# HDA Audio bus driver



## CareyS

I am trying to install the drivers onto a Dell Seminsion B110 for the Sound Max onboard audio card. But I keep getting this message? HDA Audio bus driver is required and not found.


----------



## johnb35

Here you go, download and run this first and then install the actual sound driver.

http://download.cnet.com/kb888111-exe/3000-2110_4-104699.html


----------



## CareyS

johnb35 said:


> Here you go, download and run this first and then install the actual sound driver.
> 
> http://download.cnet.com/kb888111-exe/3000-2110_4-104699.html



Didn't work. I changed the registry to make the computer think that it had SP2. Still didn't work.


----------



## johnb35

Do you have an entry in device manager labeled as pci device with a yellow question mark next to it?  Right click on that device and click on update driver and then have it point to windows update.   Usually doing this will get the driver installed correctly.


----------



## CareyS

"Could not install this device"


----------



## johnb35

Did you try installing this driver?

http://support.dell.com/support/dow...dateid=-1&formatid=-1&source=-1&fileid=135650


----------



## CareyS

yeah...


----------



## johnb35

Can you post a screenshot of the device manager?


----------



## CareyS

johnb35 said:


> Can you post a screenshot of the device manager?



Here ya go.


----------



## johnb35

The only thing is... I really don't think this machine has high definition audio.  So the hda audio bus is not required.


----------



## CareyS

So how do I make the sound card work?


----------



## johnb35

Right click on that device and click on properties, then click on the details tab and give me the 4 digit vendor and device id numbers.  They look like this.


----------



## CareyS




----------



## johnb35

Try this one.  It's a dell driver but a different number.
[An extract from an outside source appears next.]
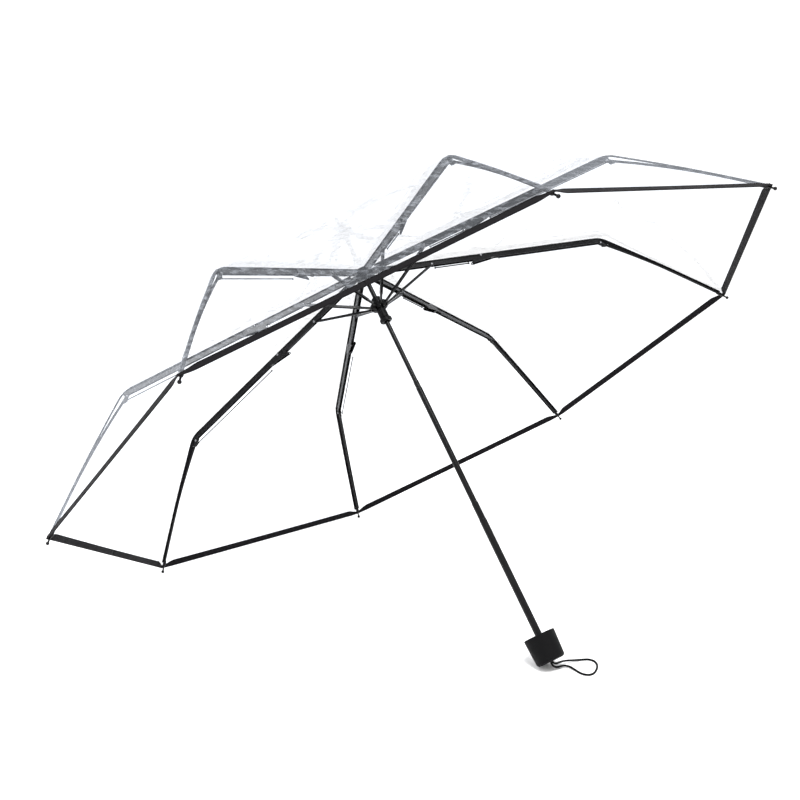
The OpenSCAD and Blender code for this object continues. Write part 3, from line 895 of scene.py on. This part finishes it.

http://download.cnet.com/3001-2110_4-168812.html?spi=1a053b3614afd804811801ec282ee70b


----------



## CareyS

Got the same message.


----------



## johnb35

Without looking at the machine, myself, I have no idea what to tell you to do now.  Is this a fresh install by chance?  You might want to try reinstalling windows but this time slipstream sp3 into a new install cd.  Or go buy a dedicated pci sound card.


----------



## CareyS

It is a fresh install. Thanks for the help, I appreciate it greatly.


----------